Kemer is a town in Burdur Province in the Mediterranean region of Turkey. It is the seat of Kemer District. Its population is 1,456 (2021). Kemer, 45 km away from Burdur city center, was established at the foothills of the Rahat Mountains. The first meeting of the Turks with the settlement, which bears traces of many civilizations from ancient times to the present, was in 1082 during the reign of the Anatolian Seljuk Ruler Suleiman Shah. With the dissolution of the Anatolian Seljuk State, the region came under the rule of the Hamitoğulları Principality and then the Ottoman Empire.

== History ==
The region came under the domination of Turkmen tribes. The former name of the village was Bebekler.

== Culture and Values ==
Until this day the village lives by traditions and social norms rooted in the origins of the Turkmen tribes and Yörük lifestyle. In order to keep the Yoruk culture alive, the municipality organises highland festivals every year in the 3rd week of June.
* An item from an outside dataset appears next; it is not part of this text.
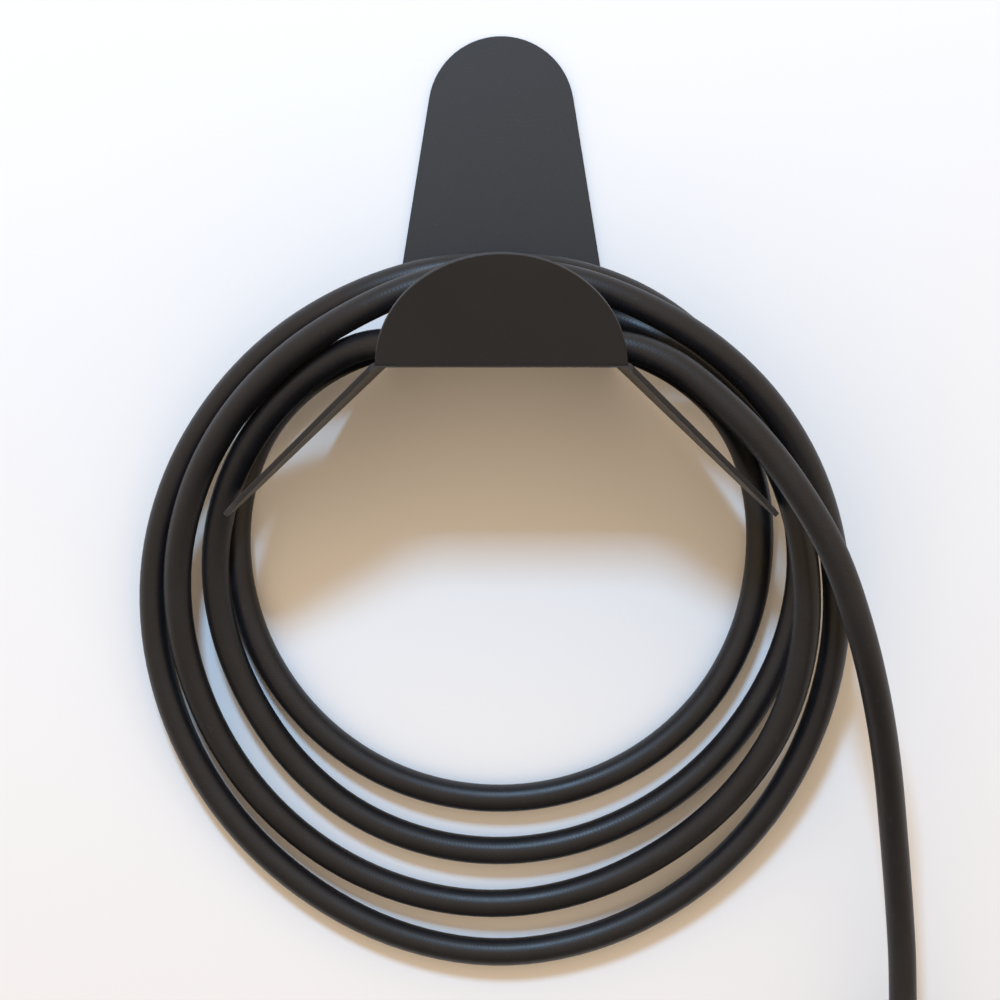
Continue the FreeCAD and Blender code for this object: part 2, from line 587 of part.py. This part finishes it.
def place_all(parts, placement):
    for node, solids in parts.items():
        moved = []
        for solid in solids:
            solid = solid.copy()
            solid.Placement = placement.multiply(solid.Placement)
            moved.append(solid)
        save(node, *moved)


def main():
    os.makedirs("parts", exist_ok=True)
    save("wall_bracket", make_bracket())
    save("wall_screws", *wall_screws())
    save("cord_coil", make_coil())
    save("cord_lead_in", cord_tube(LEAD_IN, "lead-in"))
    save("cord_tail", cord_tube(FREE_END, "free end"))

    to_left = FreeCAD.Rotation(V(0, 1, 0), -90)
    upright = FreeCAD.Rotation(V(0, 0, 1), 90)
    clamp_end = at(*LEAD_IN[0]) + V(CLAMP_TOP, 0, 0)
    place_all(plug_parts(), FreeCAD.Placement(clamp_end, to_left.multiply(upright)))

    downward = FreeCAD.Rotation(V(1, 0, 0), 180)
    clamp_end = at(*FREE_END[-1]) + V(0, 0, CLAMP_TOP)
    hung = FreeCAD.Placement(clamp_end, downward)
    place_all({**connector_parts(), **cover_parts()}, hung)


main()
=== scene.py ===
"""Looks of the rubber extension cord on its folded wall holder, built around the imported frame.

Metres, in the row frame: X right, +Y into the wall, Z up. The tables below are in millimetres, as
(x, distance from the wall, height above the shelf's underside).
"""
import json
from math import cos, pi, radians, sin

import bpy
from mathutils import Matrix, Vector


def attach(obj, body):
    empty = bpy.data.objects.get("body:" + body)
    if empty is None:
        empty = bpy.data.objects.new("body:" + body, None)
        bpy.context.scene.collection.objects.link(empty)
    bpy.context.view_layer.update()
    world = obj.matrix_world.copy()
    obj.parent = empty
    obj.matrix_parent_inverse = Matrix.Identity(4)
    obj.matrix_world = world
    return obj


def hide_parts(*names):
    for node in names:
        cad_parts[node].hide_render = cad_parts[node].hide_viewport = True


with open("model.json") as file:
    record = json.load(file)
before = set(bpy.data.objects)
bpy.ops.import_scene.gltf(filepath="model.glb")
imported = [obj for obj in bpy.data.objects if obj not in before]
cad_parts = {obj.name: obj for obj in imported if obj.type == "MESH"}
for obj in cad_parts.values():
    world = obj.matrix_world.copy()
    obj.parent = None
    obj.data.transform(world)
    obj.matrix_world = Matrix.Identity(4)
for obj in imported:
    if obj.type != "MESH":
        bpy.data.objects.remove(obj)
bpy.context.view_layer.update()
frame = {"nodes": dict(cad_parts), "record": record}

MM = 0.001
FIX_UP = 36.0                        # the row's origin above the shelf's underside
CORD_D = 17.0
COIL_MID = (-3.0, -119.0)            # x and height
HOUR = 30.0                          # degrees

# The four turns, clockwise: hours since the first twelve o'clock, radius, distance from the wall.
TURNS = [
    (1, 151, 56), (2, 167, 24), (3, 163, 14), (4, 158.5, 11), (5, 153.5, 9.5), (6, 151, 9), (7, 152, 9),
    (8, 155.5, 9.5), (9, 161, 11), (10, 164, 14), (11, 150, 20),
    (12, 131, 28), (12.5, 159, 40), (12.75, 165, 53), (13, 165.5, 68), (14, 175.5, 68), (15, 186, 56),
    (16, 201, 38), (17, 210, 18), (18, 217.5, 10), (19, 214, 10), (20, 204.5, 17), (21, 195, 34),
    (22, 181, 66), (23, 170.5, 104),
    (24, 174.5, 110), (25, 176, 108), (26, 188.5, 86), (27, 205, 50), (28, 222, 26), (29, 239.5, 13),
    (30, 248.5, 10), (31, 238, 10), (32, 225, 12), (33, 211, 20), (34, 193.5, 44), (35, 181.5, 78),
    (36, 178.5, 84), (37, 182, 60), (38, 182.5, 36), (39, 188, 24), (40, 185.5, 14), (41, 184, 10),
    (42, 184, 9.5), (43, 182, 10), (44, 175.5, 15), (45, 173, 28), (46, 164.5, 60), (47, 153.5, 98)]
LEAD_IN = [(-9, 75, 20.5), (41, 75, 20.5)]
BRIDGE = [(-46, 122, 12.4), (-16, 126, 12.3)]
FREE_END = [(14, 126, 12.4), (64, 126, 15), (96.5, 126, 4.5), (123, 126, -16.5), (150, 125, -43),
            (173, 123, -74), (193, 119, -108), (208, 112, -150), (220.5, 95, -192), (231, 73, -238),
            (238.5, 54, -290), (244, 43, -336), (247, 38, -376), (247, 38, -429)]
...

In terms of values belonging to the village, customs and traditions have a great influence on the organisation of social life. In events such as birth and death, weddings, festivals, military and pilgrimage ceremonies are held in accordance with deep-rooted traditions.

== Economy ==
Kemer's economy is primarily based on agriculture and livestock farming. In recent years, highland (yayla) tourism has also become an increasingly important sector. The municipality has invested in accommodation facilities and related recreational infrastructure on the Asarcık Plateau (1,400 m) and the Akpınar Plateau (1,600 m).